§ **DIRECTION**:
Begin at the first line and end at the line containing "return [s for". Extract exactly those lines.

— begin DATASET SECTION —

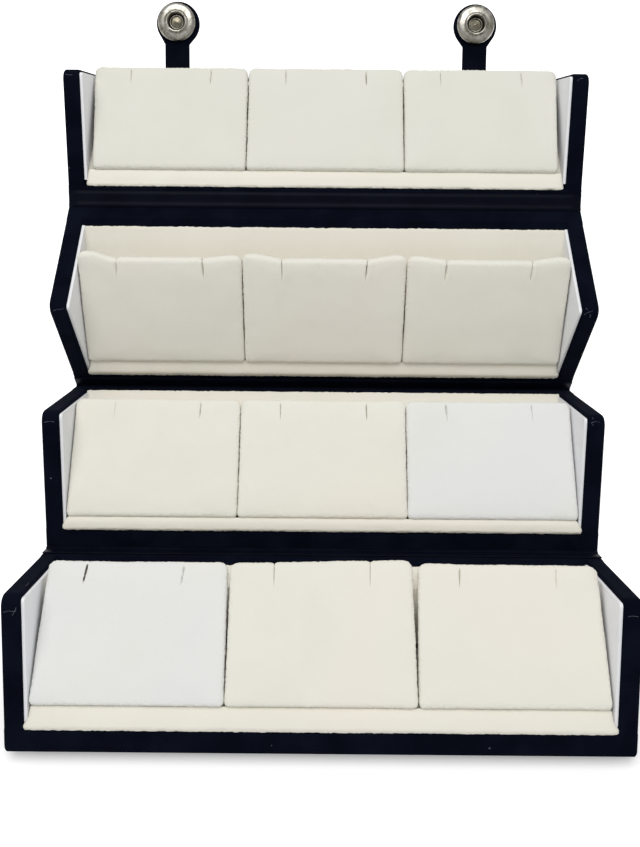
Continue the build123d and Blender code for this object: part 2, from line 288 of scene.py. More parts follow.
def place_group(material, group, x, y, **values):
    """A node that uses the group in this material, with its own values."""
    return add_node(material.node_tree, "ShaderNodeGroup", x, y, values, node_tree=group)


def mix_colours(material, factor, first, second, x, y):
    """A colour mix from this factor socket; a colour is a socket or three numbers."""
    node = add_node(material.node_tree, "ShaderNodeMix", x, y, data_type="RGBA")
    material.node_tree.links.new(factor, node.inputs["Factor"])
    for label, colour in (("A", first), ("B", second)):
        slot = [s for s in node.inputs if s.name == label and s.type == "RGBA"][0]
        if isinstance(colour, tuple):
            slot.default_value = (*colour, 1.0)
        else:
            material.node_tree.links.new(colour, slot)
    return [s for s in node.outputs if s.type == "RGBA"][0]


def scaled(material, value, factor, x, y, offset=0.0):
    """A value times a factor, plus an offset."""
    node = add_node(
        material.node_tree, "ShaderNodeMath", x, y, {1: factor, 2: offset}, operation="MULTIPLY_ADD"
    )
    material.node_tree.links.new(value, node.inputs[0])
    return node.outputs["Value"]


def put_on(material, shader, colour, nap, mask, swing, base):
    """Links a finish's colour, the pile's bump and a roughness that follows a mask of the pile."""
    rough = scaled(material, nap.outputs[mask], swing, -300, -400, base)
    links = material.node_tree.links
    links.new(colour, shader.inputs["Base Color"])
    links.new(rough, shader.inputs["Roughness"])
    links.new(nap.outputs["Normal"], shader.inputs["Normal"])

# %% [markdown]
# The boards are wrapped in a navy velvet so dark that only its sheen and its lint show a shape. The
# base colour moves between two near-blacks with the patches of the pile, a little grey lint lies on
# it, and the sheen lightens it where it turns away.

# %% Navy velvet
navy_velvet, shader = new_finish(
    "navy velvet",
    Sheen_Weight=0.022,
    Sheen_Roughness=0.4,
    Sheen_Tint=(0.3, 0.38, 0.7, 1.0),
    Specular_IOR_Level=0.03,
)
nap = place_group(navy_velvet, pile, -900, 0, Grain=3000.0, Patch=70.0, Depth=0.0001)
specks = place_group(navy_velvet, lint, -900, -300, Cells=170.0, Size=0.05, Share=0.25)
dark_blue, deep_blue = (0.0018, 0.0028, 0.0072), (0.0036, 0.0052, 0.012)
cloth = mix_colours(navy_velvet, nap.outputs["Patches"], dark_blue, deep_blue, -600, 100)
faded = scaled(navy_velvet, specks.outputs["Specks"], 0.35, -600, -300)
cloth = mix_colours(navy_velvet, faded, cloth, (0.25, 0.27, 0.3), -300, 100)
put_on(navy_velvet, shader, cloth, nap, "Fibres", 0.1, 0.88)
print("finish:", navy_velvet.name)

# %% [markdown]
# The pads and their trim are a cream velvet. Not all came from one roll: two of the pads are a
# cooler white. Those of the back tray take a greyer copy of the cream, as painted shade. The finish
# is therefore a function of its colours, and each roll is a material. A light sheen stands for the
# fuzz, which brightens every edge that turns away.

# %% Cream velvets
def cream_velvet(name, light, deep, cast):
    """A pale velvet between a light and a deeper colour, with a faint cast of a third."""
    material, shader = new_finish(
        name,
        Sheen_Weight=0.22,
        Sheen_Roughness=0.45,
        Sheen_Tint=(1.0, 0.99, 0.96, 1.0),
        Specular_IOR_Level=0.1,
    )
    nap = place_group(material, pile, -900, 0, Grain=2400.0, Patch=45.0, Depth=0.00012)
    shaded = scaled(material, nap.outputs["Fibres"], 0.5, -600, -150, -0.1)
    grain = mix_colours(material, shaded, light, deep, -450, 100)
    blotched = scaled(material, nap.outputs["Patches"], 0.5, -450, -250)
    cloth = mix_colours(material, blotched, grain, deep, -250, 100)
    tinged = scaled(material, nap.outputs["Casts"], 0.7, -250, -250)
    cloth = mix_colours(material, tinged, cloth, cast, -80, 100)
    put_on(material, shader, cloth, nap, "Fibres", 0.1, 0.88)
    return material


ROLLS = {
    "cream velvet": ((0.815, 0.802, 0.72), (0.765, 0.752, 0.665), (0.825, 0.785, 0.705)),
    # The greyer cream is painted shade for the back tray's pads.
    "cream velvet with painted shade": ((0.75, 0.742, 0.665), (0.70, 0.695, 0.615), (0.745, 0.735, 0.67)),
    "pale velvet": ((0.80, 0.80, 0.755), (0.76, 0.76, 0.72), (0.785, 0.79, 0.785)),
    "cool white velvet": ((0.80, 0.80, 0.775), (0.76, 0.765, 0.745), (0.80, 0.79, 0.74)),
    "warm trim velvet": ((0.83, 0.805, 0.715), (0.78, 0.75, 0.655), (0.83, 0.79, 0.70)),
}
cream_pad, shaded_cream_pad, pale_pad, cool_pad, warm_trim = (
    cream_velvet(name, *colours) for name, colours in ROLLS.items()
)
print("rolls of cream velvet:", len(ROLLS))

# %% [markdown]
# The cheeks are lined with a smooth pale card that has a cold lilac cast. It is not quite flat and
# not quite clean, so the pile group's broad patches vary its gloss and grey it a little.

# %% Lining card
lining_card, shader = new_finish("lining card", Specular_IOR_Level=0.35)
nap = place_group(lining_card, pile, -900, 0, Grain=900.0, Patch=60.0, Depth=0.00002)
clean, greyed = (0.885, 0.89, 0.92), (0.84, 0.85, 0.875)
card = mix_colours(lining_card, nap.outputs["Patches"], clean, greyed, -500, 100)
put_on(lining_card, shader, card, nap, "Patches", 0.15, 0.42)
print("finish:", lining_card.name)

# %% [markdown]
# The straps are a flat navy cloth with a fine even grain. The hinges are the same cloth, but it is
# drawn tight over the fold, so that it shines a little. The foam strips behind the pads are brown,
# darkened further as painted shade for the gaps between the pads, and foam is a crowd of tiny
# holes, which a Voronoi pattern draws. Along its upper edge it is painted paler, as painted light
# where the
# gap opens: the strips carry a value for that at each point, and the finish reads it.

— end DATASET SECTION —

§ **ANSWER FOR THE TASK**:
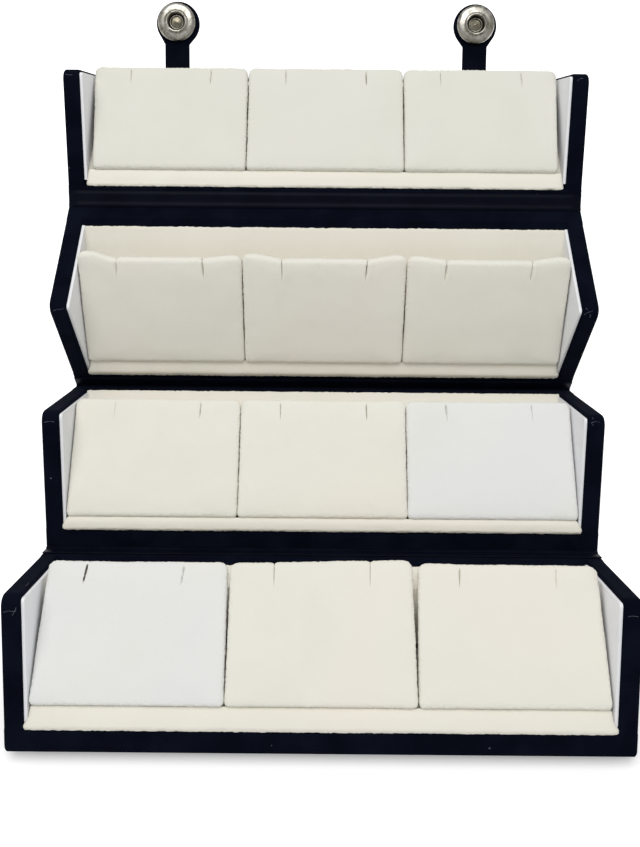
Continue the build123d and Blender code for this object: part 2, from line 288 of scene.py. More parts follow.
def place_group(material, group, x, y, **values):
    """A node that uses the group in this material, with its own values."""
    return add_node(material.node_tree, "ShaderNodeGroup", x, y, values, node_tree=group)


def mix_colours(material, factor, first, second, x, y):
    """A colour mix from this factor socket; a colour is a socket or three numbers."""
    node = add_node(material.node_tree, "ShaderNodeMix", x, y, data_type="RGBA")
    material.node_tree.links.new(factor, node.inputs["Factor"])
    for label, colour in (("A", first), ("B", second)):
        slot = [s for s in node.inputs if s.name == label and s.type == "RGBA"][0]
        if isinstance(colour, tuple):
            slot.default_value = (*colour, 1.0)
        else:
            material.node_tree.links.new(colour, slot)
    return [s for s in node.outputs if s.type == "RGBA"][0]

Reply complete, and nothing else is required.